TOLSTOY HAD BEEN ITCHING to get back to fiction ever since he delivered the manuscript of the last part of his ABC to the printers in February 1872. This time there was none of the restless casting around for a subject as there had been at the end of War and Peace. Tolstoy now knew exactly where he was going, but his imagination was not yet captured by the unruly curls of a beguilingly beautiful society woman destined to become one of the greatest of literary heroines. His mind was instead occupied by the relentless energy and alcohol-fuelled sadism of a seven-foot-tall syphilitic buffoon who also happened to be Russia’s first great revolutionary: Peter the Great. To be fair, Tolstoy only uncovered these traits during the course of his painstaking research, but they led him to the realisation that he no longer wanted to write a novel about the ‘tsar-reformer’. It was this discovery which made him receptive to the chance flash of inspiration which then launched Anna Karenina, but it came at the end of a very serious engagement with the available sources on late-seventeenth- and early-eighteenth-century Russian history.
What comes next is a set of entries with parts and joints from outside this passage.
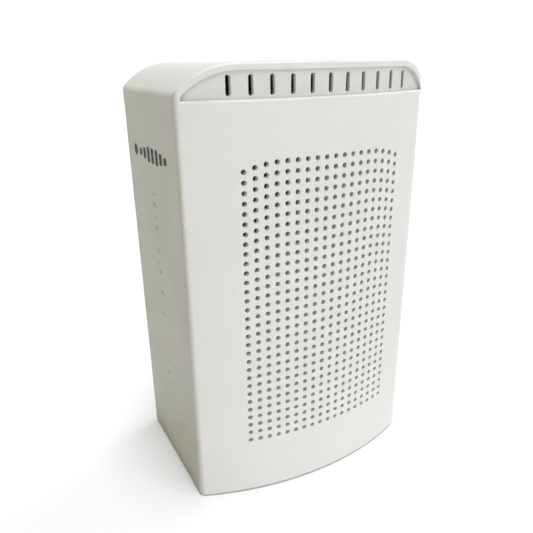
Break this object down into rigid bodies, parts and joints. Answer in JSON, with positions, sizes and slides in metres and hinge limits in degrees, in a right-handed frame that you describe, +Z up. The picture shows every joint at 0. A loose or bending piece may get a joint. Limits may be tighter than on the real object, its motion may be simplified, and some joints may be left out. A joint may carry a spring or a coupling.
{
  "type": "optical network terminal",
  "caption": "Free-standing tower gateway for a fibre line, with a convex perforated front, a vent band under the top rim, indicators and a button on one narrow side and ports on the other.",
  "frame": {"origin": "centre of the footprint, on the surface that the feet stand on", "axes": "+Z up; the perforated front looks along -Y, the indicators and the button are on -X, the ports on +X"},
  "size_m": [0.1424, 0.0946, 0.2265],
  "materials": {
    "shell_white": "satin, fine moulded texture",
    "cover_white": "satin, fine moulded texture",
    "panel_white": "satin, fine moulded texture",
    "button_white": "satin",
    "button_grey": "satin",
    "rubber_grey": "matt",
    "screw_steel": "zinc plated",
    "board_green": "glossy solder mask over glass laminate",
    "chip_black": "matt moulded epoxy",
    "chip_lid": "satin nickel lid",
    "pad_blue": "soft silicone",
    "sink_alloy": "extruded, anodised",
    "shield_tin": "tin plated sheet",
    "capacitor_sleeve": "shrink sleeve and bare can top",
    "coil_grey": "pressed ferrite",
    "jack_yellow": "moulded",
    "jack_grey": "moulded",
    "jack_black": "moulded",
    "contact_gold": "gold plated",
    "socket_steel": "nickel plated sheet",
    "fibre_green": "moulded",
    "plug_white": "moulded",
    "sleeve_ceramic": "polished",
    "module_metal": "gold-tinted plate",
    "fibre_jacket": "tight jacket",
    "clear_pipe": "clear polycarbonate",
    "led_body": "clear resin over phosphor",
    "ribbon_white": "laminated flat cable",
    "connector_ivory": "moulded",
    "coax_grey": "jacket",
    "strip_dark": "printed strip"
  },
  "bodies": {
    "enclosure": {"antenna_leads": "coax_grey", "antenna_left": "strip_dark", "antenna_plugs": "contact_gold", "antenna_right": "strip_dark", "antenna_top_left": "strip_dark", "antenna_top_right": "strip_dark", "base_plate": "cover_white", "base_screws": "screw_steel", "board_screws": "screw_steel", "capacitors": "capacitor_sleeve", "cover_screws": "screw_steel", "dc_jack": "jack_black", "dc_pin": "contact_gold", "ferrule_sleeve": "sleeve_ceramic", "fibre_adapter": "fibre_green", "fibre_ferrule": "plug_white", "fibre_pigtail": "fibre_jacket", "heat_sink": "sink_alloy", "heat_sink_pins": "plug_white", "indicator_leds": "led_body", "lan_contacts": "contact_gold", "lan_jack_1": "jack_yellow", "lan_jack_2": "jack_yellow", "lan_jack_3": "jack_yellow", "lan_jack_4": "jack_yellow", "lan_transformers": "chip_black", "led_board": "board_green", "led_board_screws": "screw_steel", "light_pipes": "clear_pipe", "main_board": "board_green", "main_housing": "shell_white", "main_processor": "chip_lid", "memory_chips": "chip_black", "optical_module": "module_metal", "phone_contacts": "contact_gold", "phone_jack": "jack_grey", "port_panel": "panel_white", "power_coils": "coil_grey", "power_switch": "jack_black", "radio_chips": "chip_black", "radio_shield_lower": "shield_tin", "radio_shield_upper": "shield_tin", "rear_cover": "cover_white", "reset_switch": "jack_black", "ribbon_cable": "ribbon_white", "ribbon_connectors": "connector_ivory", "rubber_feet": "rubber_grey", "thermal_pad": "pad_blue", "usb_socket": "socket_steel", "usb_tongue": "jack_black", "wifi_switch": "jack_black", "wps_switch": "jack_black"},
    "wps_button": {"wps_button": "button_white", "wps_plunger": "jack_black"},
    "power_button": {"power_button": "button_grey"},
    "wifi_button": {"wifi_button": "button_white", "wifi_plunger": "jack_black"},
    "reset_button": {"reset_button": "button_grey"},
    "fibre_dust_plug": {"fibre_dust_plug": "plug_white"}
  },
  "joints": [
    {"name": "wps_button_press", "type": "slide", "parent": "enclosure", "child": "wps_button", "axis": [1, 0, 0], "range_m": [0, 0.0005], "stiffness_N_per_m": 600},
    {"name": "power_button_press", "type": "slide", "parent": "enclosure", "child": "power_button", "axis": [-1, 0, 0], "range_m": [0, 0.002], "stiffness_N_per_m": 400},
    {"name": "wifi_button_press", "type": "slide", "parent": "enclosure", "child": "wifi_button", "axis": [-1, 0, 0], "range_m": [0, 0.0006], "stiffness_N_per_m": 600},
    {"name": "reset_button_press", "type": "slide", "parent": "enclosure", "child": "reset_button", "axis": [-1, 0, 0], "range_m": [0, 0.0006], "stiffness_N_per_m": 600},
    {"name": "dust_plug_pull", "type": "slide", "parent": "enclosure", "child": "fibre_dust_plug", "axis": [1, 0, 0], "range_m": [0, 0.02]}
  ]
}
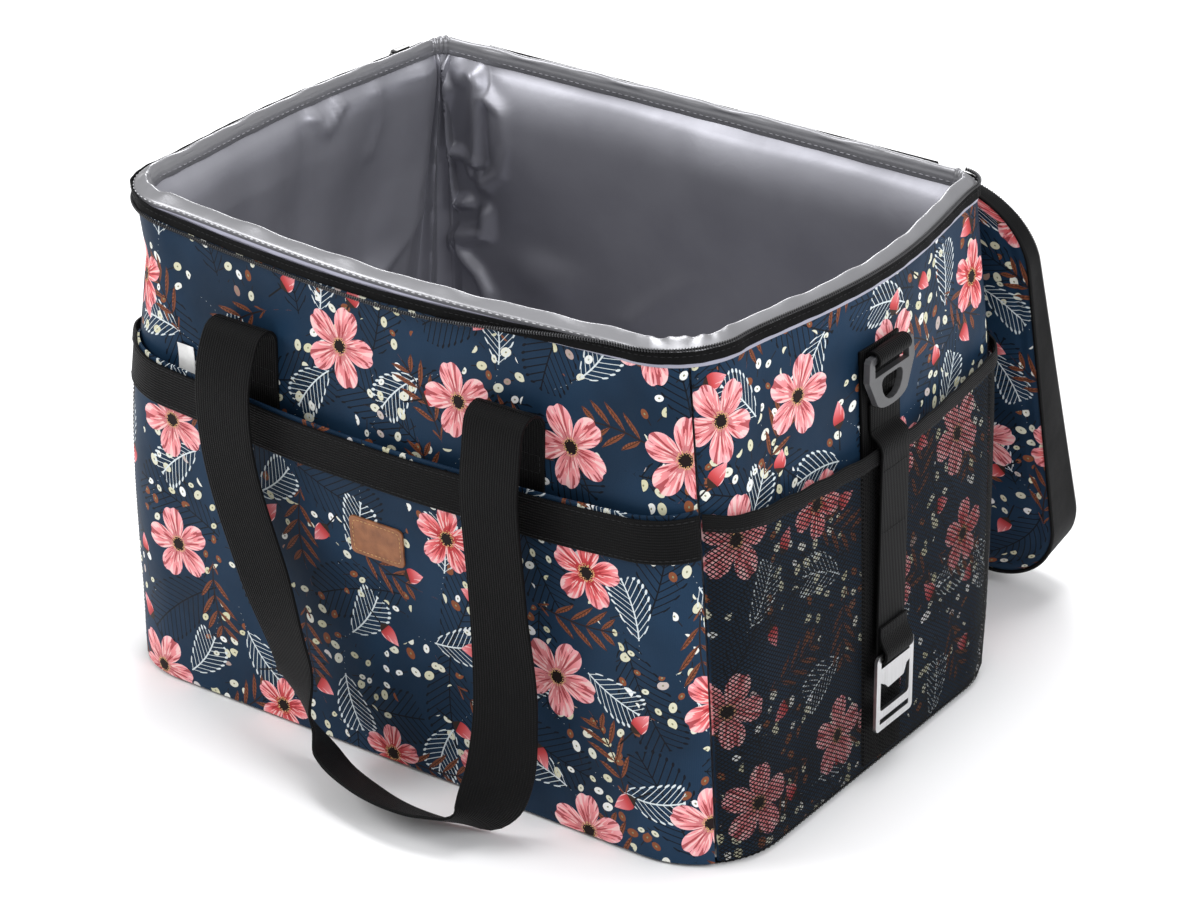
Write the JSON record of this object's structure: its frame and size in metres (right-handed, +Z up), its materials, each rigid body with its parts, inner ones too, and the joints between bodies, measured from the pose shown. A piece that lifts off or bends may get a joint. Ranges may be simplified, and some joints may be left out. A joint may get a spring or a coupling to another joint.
{
  "type": "insulated cooler bag",
  "caption": "Soft insulated cooler bag standing open: lid folded back, webbing handles, a slip pocket in front, mesh pockets at the ends, carry rings and a bottle opener on a strap.",
  "frame": {"origin": "centre of the base's underside, where it stands on the floor", "axes": "+Z up, +X to the end with the bottle opener, -Y to the front with the leather patch"},
  "size_m": [0.4515, 0.4736, 0.305],
  "materials": {
    "printed_cloth": "woven polyester with a floral print in pink, cream and rust on navy",
    "black_cloth": "plain black woven tape and cloth",
    "black_webbing": "ribbed black polypropylene webbing",
    "black_mesh": "open black net over the print",
    "grey_lining": "satin silver-grey heat-welded film",
    "foam": "closed-cell foam, hidden",
    "brown_leather": "matte, bare",
    "white_label": "plain white woven label, blank",
    "dark_plastic": "moulded, satin dark grey",
    "black_metal": "black painted zinc",
    "steel": "satin stamped steel"
  },
  "bodies": {
    "bag": {"front_panel": "printed_cloth", "back_panel": "printed_cloth", "left_panel": "printed_cloth", "right_panel": "printed_cloth", "front_pocket": "printed_cloth", "base_panel": "black_cloth", "rim_tape": "black_cloth", "rim_coil": "black_cloth", "left_pocket_binding": "black_cloth", "right_pocket_binding": "black_cloth", "hinge_tape": "black_cloth", "front_band": "black_webbing", "back_band": "black_webbing", "front_handle_left_tab": "black_webbing", "front_handle_right_tab": "black_webbing", "back_handle_left_tab": "black_webbing", "back_handle_right_tab": "black_webbing", "left_side_band": "black_webbing", "right_side_band": "black_webbing", "left_ring_loop": "black_webbing", "right_ring_loop": "black_webbing", "opener_strap_anchor": "black_webbing", "left_mesh_pocket": "black_mesh", "right_mesh_pocket": "black_mesh", "liner_tub": "grey_lining", "left_hem": "grey_lining", "front_hem": "grey_lining", "right_hem": "grey_lining", "back_hem": "grey_lining", "base_foam": "foam", "left_foam": "foam", "front_foam": "foam", "right_foam": "foam", "back_foam": "foam", "leather_patch": "brown_leather", "pocket_label": "white_label"},
    "hinge_strip": {"hinge_strip": "black_cloth"},
    "lid": {"lid_panel": "printed_cloth", "lid_foam": "foam", "lid_lining": "grey_lining", "lid_gusset": "black_cloth", "lid_coil": "black_cloth"},
    "front_handle": {"front_handle": "black_webbing"},
    "back_handle": {"back_handle": "black_webbing"},
    "left_ring": {"left_ring": "dark_plastic"},
    "right_ring": {"right_ring": "dark_plastic"},
    "opener_strap": {"opener_strap": "black_webbing"},
    "bottle_opener": {"bottle_opener": "steel"},
    "zipper_slider": {"zipper_slider": "black_metal"},
    "zipper_pull": {"zipper_pull": "black_metal"}
  },
  "joints": [
    {"name": "hinge_strip_swing", "type": "hinge", "parent": "bag", "child": "hinge_strip", "pos_m": [0, 0.1503, 0.301], "axis": [1, 0, 0], "range_deg": [0, 155.2]},
    {"name": "lid_fold", "type": "hinge", "parent": "hinge_strip", "child": "lid", "pos_m": [0, 0.15685, 0.28695], "axis": [1, 0, 0], "range_deg": [0, 97]},
    {"name": "front_handle_swing", "type": "hinge", "parent": "bag", "child": "front_handle", "pos_m": [0, -0.1631, 0.25415], "axis": [-1, 0, 0], "range_deg": [0, 160]},
    {"name": "back_handle_swing", "type": "hinge", "parent": "bag", "child": "back_handle", "pos_m": [0, 0.1535, 0.25415], "axis": [1, 0, 0], "range_deg": [0, 7]},
    {"name": "right_ring_swing", "type": "hinge", "parent": "bag", "child": "right_ring", "pos_m": [0.21724, 0.005, 0.257], "axis": [0, -1, 0], "range_deg": [0, 150]},
    {"name": "left_ring_swing", "type": "hinge", "parent": "bag", "child": "left_ring", "pos_m": [-0.21265, 0.005, 0.257], "axis": [0, 1, 0], "range_deg": [0, 150]},
    {"name": "opener_strap_swing", "type": "hinge", "parent": "bag", "child": "opener_strap", "pos_m": [0.2163, 0.005, 0.213], "axis": [0, -1, 0], "range_deg": [0, 115]},
    {"name": "opener_tilt", "type": "hinge", "parent": "opener_strap", "child": "bottle_opener", "pos_m": [0.22614, 0.005, 0.076], "axis": [0, -1, 0], "range_deg": [0, 110]},
    {"name": "slider_slide", "type": "slide", "parent": "bag", "child": "zipper_slider", "axis": [-0.1057, -0.9944, 0], "range_m": [0, 0.025]},
    {"name": "pull_flip", "type": "hinge", "parent": "zipper_slider", "child": "zipper_pull", "pos_m": [-0.20244, 0.11855, 0.2972], "axis": [0.1057, 0.9944, 0], "range_deg": [0, 120]}
  ]
}
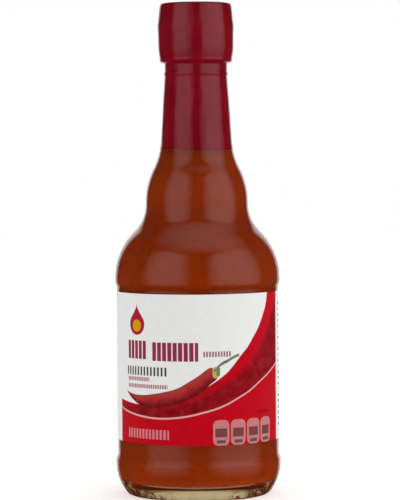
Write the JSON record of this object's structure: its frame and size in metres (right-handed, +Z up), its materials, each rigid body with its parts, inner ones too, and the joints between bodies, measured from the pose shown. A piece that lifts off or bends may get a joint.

Tolstoy tried to start his novel about Peter the Great thirty-three times.2
Tolstoy was not the only Russian artist interested in Peter the Great in 1872, for this was when the composer Musorgsky started to plan an ambitious new historical opera set at the time of Peter’s accession. But there was a particular reason why Peter I was in the public eye that year: it was the bicentenary of his birth. Nicholas I had actively encouraged the cult of Peter’s personality during his reign, and the anniversary was celebrated with due pomp and circumstance. A new battleship was named after Peter, a statue of him was put up in Petrozavodsk (St Petersburg was not the only city he founded bearing his name), and Tchaikovsky wrote a cantata in honour of the occasion, to name just some of ways in which the bicentenary was marked. There was also a flurry of new publications – 1,049 to be exact,3 and a great deal of eulogy from Russian historians, some of whom were still inclined to see Alexander II, the country’s next ‘great reformer’, as a latter-day Peter. Amongst those who idolised Peter the Great was the nation’s leading historian, Professor Sergey Solovyov, newly appointed as Rector of Moscow university. ‘Two hundred years have passed since the day that the great man was born,’ he intoned in the first of his twelve ‘Public Lectures about Peter the Great’ in 1872. ‘Everywhere one hears the words: we must celebrate the bicentenary of this great man; it is our duty, our holy, patriotic duty, because this great man is one of us, a Russian man.’4
Solovyov was a scholar of Tolstoyan industry who also published on a Tolstoyan scale. He had read the twelve volumes of karamzin’s pioneering History of the Russian State (1806–1826) at least a dozen times by the time he was thirteen, and then in 1851 he started publishing his own history of Russia – a project which would absorb him until his death in 1879. karamzin had covered Russian history up until the accession of the first Romanov tsar in 1613, but the twenty-nine volumes of Solovyov’s History of Russia from the Earliest Times extended the survey up to 1774, the year of the Pugachev Rebellion (which was brutally crushed by Catherine the Great). Tolstoy, of course, read Solovyov’s magisterial history very carefully, and particularly those volumes concerning the reign of Peter the Great. Solovyov sought to present a unified view of Russia’s evolution as a nation. As a pronounced Westerniser who believed in historical progress, he saw Peter’s reforms as a natural and inevitable development which had placed Russia on the path to the rule of law, and brought her closer to European civilisation. For Tolstoy, however, Solovyov’s history revealed pre-Petrine Russia as a country of ‘cruelty, theft, beatings, coarseness, and an inability to do anything’, and it signally failed in his opinion to acknowledge the contribution of the people in turning Russia into the great and united state that made such great strides in the eighteenth century. He was inevitably critical of yet another history which seemed to concentrate on the policies and actions of Russia’s rulers.5 Tolstoy shared Solovyov’s admiration for Peter’s down-to-earth tastes, but not much else.